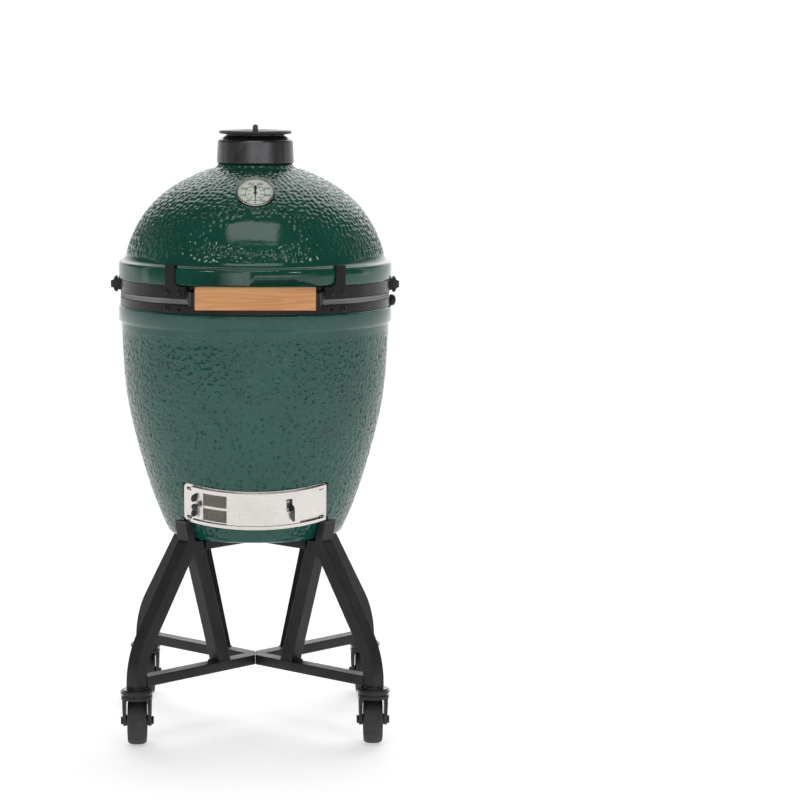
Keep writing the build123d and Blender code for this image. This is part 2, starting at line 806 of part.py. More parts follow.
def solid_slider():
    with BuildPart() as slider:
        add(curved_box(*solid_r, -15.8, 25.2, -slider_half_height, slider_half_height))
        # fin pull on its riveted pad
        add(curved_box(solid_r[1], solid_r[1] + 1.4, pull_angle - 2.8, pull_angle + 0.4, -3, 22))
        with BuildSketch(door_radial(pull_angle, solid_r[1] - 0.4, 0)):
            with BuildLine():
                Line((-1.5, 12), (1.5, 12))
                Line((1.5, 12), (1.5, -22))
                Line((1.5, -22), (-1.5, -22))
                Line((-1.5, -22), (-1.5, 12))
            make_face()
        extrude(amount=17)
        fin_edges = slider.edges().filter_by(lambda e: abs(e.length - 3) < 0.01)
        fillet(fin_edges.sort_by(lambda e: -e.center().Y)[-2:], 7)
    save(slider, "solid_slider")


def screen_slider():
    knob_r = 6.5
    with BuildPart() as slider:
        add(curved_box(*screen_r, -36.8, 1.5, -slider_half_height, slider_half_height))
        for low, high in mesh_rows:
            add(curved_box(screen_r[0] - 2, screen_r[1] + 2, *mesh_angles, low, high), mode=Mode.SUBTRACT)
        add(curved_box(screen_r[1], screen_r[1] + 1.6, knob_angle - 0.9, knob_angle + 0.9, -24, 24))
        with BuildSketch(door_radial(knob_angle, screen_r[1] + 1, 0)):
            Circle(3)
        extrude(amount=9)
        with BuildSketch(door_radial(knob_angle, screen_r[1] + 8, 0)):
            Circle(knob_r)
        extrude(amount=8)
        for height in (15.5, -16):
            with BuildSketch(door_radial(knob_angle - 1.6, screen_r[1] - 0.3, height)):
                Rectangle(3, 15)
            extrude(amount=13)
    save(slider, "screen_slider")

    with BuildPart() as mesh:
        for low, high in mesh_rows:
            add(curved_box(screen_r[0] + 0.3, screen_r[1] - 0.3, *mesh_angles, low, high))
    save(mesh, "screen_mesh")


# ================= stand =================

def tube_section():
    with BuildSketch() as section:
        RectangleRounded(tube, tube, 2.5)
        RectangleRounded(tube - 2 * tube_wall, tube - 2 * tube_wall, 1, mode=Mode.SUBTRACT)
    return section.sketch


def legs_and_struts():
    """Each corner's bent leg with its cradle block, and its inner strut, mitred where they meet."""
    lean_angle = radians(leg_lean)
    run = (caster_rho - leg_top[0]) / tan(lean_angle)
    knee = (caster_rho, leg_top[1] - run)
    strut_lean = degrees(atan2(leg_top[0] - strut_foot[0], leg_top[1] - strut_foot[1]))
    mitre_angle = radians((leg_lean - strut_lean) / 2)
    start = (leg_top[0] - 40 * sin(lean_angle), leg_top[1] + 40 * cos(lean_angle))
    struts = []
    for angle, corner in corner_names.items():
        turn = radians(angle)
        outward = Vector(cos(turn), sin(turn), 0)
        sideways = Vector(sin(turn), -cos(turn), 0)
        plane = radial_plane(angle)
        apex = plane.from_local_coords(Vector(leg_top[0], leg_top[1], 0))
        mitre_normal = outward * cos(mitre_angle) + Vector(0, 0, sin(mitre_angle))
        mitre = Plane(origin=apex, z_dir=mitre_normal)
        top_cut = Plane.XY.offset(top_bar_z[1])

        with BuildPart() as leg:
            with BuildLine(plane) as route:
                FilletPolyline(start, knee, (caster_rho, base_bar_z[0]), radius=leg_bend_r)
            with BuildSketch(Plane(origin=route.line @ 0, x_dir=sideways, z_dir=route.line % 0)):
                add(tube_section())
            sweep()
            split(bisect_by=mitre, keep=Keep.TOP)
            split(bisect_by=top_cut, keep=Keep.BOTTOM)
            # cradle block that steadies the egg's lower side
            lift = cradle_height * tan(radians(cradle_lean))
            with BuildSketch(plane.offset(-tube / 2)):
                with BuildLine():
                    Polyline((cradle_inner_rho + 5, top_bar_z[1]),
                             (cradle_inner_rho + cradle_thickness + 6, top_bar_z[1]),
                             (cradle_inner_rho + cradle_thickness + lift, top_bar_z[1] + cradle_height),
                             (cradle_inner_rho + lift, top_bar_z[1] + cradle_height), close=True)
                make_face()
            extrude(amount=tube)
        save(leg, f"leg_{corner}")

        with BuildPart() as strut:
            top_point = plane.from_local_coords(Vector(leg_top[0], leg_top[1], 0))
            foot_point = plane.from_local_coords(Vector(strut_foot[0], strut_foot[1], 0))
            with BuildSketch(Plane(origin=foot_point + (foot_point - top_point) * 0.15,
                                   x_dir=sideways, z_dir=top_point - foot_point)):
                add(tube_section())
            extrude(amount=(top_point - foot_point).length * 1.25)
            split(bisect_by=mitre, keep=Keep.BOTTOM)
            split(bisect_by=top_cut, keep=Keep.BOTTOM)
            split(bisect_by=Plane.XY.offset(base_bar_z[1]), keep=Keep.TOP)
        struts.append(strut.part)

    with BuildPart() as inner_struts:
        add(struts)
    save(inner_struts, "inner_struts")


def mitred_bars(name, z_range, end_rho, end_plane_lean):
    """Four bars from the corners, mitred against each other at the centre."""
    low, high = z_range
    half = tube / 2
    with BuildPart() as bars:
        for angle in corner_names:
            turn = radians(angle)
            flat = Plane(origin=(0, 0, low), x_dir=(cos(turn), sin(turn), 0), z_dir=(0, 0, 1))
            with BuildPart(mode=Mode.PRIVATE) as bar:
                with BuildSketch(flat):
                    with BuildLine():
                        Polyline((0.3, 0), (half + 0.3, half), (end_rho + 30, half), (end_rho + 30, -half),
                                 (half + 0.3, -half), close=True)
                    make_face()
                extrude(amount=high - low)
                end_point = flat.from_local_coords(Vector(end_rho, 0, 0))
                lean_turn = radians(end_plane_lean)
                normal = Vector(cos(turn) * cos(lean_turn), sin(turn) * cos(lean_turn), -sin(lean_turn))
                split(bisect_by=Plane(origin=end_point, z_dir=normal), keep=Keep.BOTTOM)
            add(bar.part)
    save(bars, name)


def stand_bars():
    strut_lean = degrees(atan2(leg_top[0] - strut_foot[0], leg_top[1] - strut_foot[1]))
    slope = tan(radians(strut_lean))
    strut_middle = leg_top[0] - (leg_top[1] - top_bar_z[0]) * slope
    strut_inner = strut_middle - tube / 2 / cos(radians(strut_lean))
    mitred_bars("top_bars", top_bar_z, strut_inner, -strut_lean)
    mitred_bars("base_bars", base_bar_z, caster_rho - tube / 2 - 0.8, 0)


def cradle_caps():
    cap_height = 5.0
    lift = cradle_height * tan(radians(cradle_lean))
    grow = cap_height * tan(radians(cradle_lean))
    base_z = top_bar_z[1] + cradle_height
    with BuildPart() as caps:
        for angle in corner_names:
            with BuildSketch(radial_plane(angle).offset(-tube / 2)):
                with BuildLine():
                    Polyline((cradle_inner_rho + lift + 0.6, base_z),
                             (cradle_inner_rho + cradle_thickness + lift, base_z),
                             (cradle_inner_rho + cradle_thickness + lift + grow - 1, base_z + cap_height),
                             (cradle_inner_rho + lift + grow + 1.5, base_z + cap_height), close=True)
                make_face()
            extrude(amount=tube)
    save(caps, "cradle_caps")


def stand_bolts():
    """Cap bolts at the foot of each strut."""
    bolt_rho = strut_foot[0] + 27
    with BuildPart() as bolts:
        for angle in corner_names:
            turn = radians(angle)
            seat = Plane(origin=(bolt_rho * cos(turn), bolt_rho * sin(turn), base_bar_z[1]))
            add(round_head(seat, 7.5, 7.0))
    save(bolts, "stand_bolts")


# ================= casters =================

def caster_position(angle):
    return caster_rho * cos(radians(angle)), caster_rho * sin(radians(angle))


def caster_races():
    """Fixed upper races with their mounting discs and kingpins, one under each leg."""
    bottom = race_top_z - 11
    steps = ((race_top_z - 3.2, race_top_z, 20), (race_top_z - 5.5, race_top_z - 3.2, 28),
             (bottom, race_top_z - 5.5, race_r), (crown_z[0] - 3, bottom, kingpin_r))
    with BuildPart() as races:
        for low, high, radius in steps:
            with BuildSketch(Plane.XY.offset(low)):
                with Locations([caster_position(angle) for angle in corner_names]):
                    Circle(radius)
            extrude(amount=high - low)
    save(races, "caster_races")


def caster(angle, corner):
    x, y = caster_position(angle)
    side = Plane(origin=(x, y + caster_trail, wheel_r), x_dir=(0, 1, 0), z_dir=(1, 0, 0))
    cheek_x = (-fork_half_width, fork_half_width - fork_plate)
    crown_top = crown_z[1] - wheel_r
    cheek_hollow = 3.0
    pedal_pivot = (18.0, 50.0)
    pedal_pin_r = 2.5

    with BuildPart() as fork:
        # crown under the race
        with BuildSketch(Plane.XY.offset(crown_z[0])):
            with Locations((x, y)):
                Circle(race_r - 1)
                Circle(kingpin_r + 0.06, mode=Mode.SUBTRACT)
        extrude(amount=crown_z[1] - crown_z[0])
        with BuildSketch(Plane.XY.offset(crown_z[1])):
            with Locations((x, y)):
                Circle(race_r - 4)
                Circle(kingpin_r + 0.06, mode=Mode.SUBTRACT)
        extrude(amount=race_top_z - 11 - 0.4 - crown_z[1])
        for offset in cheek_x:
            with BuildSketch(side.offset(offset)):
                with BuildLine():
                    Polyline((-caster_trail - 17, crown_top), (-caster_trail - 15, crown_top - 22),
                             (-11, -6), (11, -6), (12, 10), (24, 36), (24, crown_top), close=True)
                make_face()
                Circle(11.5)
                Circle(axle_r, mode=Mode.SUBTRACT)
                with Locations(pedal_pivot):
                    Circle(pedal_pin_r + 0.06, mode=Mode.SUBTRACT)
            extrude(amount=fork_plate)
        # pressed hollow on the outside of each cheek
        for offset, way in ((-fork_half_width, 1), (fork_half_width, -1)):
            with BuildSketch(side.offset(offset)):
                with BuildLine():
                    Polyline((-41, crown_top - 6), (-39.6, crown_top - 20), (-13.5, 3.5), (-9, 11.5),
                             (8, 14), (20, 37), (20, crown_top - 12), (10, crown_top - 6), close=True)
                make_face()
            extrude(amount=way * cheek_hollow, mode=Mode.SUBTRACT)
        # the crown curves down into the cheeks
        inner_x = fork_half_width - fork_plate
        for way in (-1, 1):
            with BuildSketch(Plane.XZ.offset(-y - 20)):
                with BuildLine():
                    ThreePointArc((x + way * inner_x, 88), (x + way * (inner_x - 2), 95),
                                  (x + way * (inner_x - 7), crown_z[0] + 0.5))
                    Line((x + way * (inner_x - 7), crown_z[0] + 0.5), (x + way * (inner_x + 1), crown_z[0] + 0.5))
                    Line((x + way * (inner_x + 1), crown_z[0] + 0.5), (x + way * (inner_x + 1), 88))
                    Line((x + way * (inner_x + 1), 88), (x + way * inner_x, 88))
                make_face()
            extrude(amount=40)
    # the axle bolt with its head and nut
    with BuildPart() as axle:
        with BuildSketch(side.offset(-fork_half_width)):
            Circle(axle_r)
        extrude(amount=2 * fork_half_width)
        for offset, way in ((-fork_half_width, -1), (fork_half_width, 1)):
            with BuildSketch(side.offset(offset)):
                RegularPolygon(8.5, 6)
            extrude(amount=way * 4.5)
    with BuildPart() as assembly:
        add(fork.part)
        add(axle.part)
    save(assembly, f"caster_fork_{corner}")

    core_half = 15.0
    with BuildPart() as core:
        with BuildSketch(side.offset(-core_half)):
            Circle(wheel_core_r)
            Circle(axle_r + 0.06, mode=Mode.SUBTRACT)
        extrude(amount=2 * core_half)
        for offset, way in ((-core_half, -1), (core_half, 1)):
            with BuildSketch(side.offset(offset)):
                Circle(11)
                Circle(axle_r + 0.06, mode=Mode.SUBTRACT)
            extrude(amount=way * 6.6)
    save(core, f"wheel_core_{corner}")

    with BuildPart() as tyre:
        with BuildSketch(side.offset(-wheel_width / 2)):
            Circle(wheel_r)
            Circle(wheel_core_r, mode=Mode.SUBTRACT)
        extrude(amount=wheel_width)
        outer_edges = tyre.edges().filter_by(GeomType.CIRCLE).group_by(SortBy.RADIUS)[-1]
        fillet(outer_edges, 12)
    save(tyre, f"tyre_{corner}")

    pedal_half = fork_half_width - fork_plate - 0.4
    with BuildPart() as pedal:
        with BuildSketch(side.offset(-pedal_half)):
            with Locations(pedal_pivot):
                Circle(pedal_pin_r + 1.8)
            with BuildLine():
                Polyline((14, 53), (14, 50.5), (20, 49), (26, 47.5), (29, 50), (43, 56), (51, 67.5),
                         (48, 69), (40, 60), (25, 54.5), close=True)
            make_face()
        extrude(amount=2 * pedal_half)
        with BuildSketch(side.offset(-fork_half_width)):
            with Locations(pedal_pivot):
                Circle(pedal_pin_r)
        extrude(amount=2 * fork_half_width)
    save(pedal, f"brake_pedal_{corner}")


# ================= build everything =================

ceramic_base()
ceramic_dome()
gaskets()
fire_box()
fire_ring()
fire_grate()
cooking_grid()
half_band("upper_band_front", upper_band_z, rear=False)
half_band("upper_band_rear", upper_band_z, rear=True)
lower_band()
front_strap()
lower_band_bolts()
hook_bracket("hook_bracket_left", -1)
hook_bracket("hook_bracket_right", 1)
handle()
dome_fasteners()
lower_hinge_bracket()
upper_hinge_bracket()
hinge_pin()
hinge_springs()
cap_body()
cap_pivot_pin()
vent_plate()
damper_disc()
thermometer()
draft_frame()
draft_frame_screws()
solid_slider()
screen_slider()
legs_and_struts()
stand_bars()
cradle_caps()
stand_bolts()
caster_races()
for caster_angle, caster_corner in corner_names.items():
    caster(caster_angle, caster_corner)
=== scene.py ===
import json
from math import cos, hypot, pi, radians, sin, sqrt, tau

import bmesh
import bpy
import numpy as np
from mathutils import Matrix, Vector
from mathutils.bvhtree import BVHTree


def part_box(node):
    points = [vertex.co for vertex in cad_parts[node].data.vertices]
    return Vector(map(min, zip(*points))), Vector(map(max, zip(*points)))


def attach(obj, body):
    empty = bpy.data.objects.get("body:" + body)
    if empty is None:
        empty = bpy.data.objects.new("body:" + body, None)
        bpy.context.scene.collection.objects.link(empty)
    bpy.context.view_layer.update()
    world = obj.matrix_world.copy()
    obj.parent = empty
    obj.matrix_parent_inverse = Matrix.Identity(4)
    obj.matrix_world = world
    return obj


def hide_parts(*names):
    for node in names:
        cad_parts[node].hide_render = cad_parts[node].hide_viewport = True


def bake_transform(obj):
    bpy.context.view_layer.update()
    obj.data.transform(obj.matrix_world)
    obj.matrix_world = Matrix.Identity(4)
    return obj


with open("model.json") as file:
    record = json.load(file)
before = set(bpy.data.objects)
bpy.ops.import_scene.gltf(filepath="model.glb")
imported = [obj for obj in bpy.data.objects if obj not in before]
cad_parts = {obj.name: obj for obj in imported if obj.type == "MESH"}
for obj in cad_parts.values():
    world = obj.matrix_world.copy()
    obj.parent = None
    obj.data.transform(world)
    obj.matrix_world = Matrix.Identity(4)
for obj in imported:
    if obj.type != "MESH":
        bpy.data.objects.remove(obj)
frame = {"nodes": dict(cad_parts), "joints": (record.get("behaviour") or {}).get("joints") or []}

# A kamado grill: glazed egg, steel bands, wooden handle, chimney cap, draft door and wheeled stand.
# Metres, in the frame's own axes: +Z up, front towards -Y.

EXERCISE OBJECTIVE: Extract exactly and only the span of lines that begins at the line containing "# ================= build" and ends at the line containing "obj.matrix_parent_inverse = Matrix.Identity(4)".

COMPLETE ANSWER:
# ================= build everything =================

ceramic_base()
ceramic_dome()
gaskets()
fire_box()
fire_ring()
fire_grate()
cooking_grid()
half_band("upper_band_front", upper_band_z, rear=False)
half_band("upper_band_rear", upper_band_z, rear=True)
lower_band()
front_strap()
lower_band_bolts()
hook_bracket("hook_bracket_left", -1)
hook_bracket("hook_bracket_right", 1)
handle()
dome_fasteners()
lower_hinge_bracket()
upper_hinge_bracket()
hinge_pin()
hinge_springs()
cap_body()
cap_pivot_pin()
vent_plate()
damper_disc()
thermometer()
draft_frame()
draft_frame_screws()
solid_slider()
screen_slider()
legs_and_struts()
stand_bars()
cradle_caps()
stand_bolts()
caster_races()
for caster_angle, caster_corner in corner_names.items():
    caster(caster_angle, caster_corner)
=== scene.py ===
import json
from math import cos, hypot, pi, radians, sin, sqrt, tau

import bmesh
import bpy
import numpy as np
from mathutils import Matrix, Vector
from mathutils.bvhtree import BVHTree


def part_box(node):
    points = [vertex.co for vertex in cad_parts[node].data.vertices]
    return Vector(map(min, zip(*points))), Vector(map(max, zip(*points)))


def attach(obj, body):
    empty = bpy.data.objects.get("body:" + body)
    if empty is None:
        empty = bpy.data.objects.new("body:" + body, None)
        bpy.context.scene.collection.objects.link(empty)
    bpy.context.view_layer.update()
    world = obj.matrix_world.copy()
    obj.parent = empty
    obj.matrix_parent_inverse = Matrix.Identity(4)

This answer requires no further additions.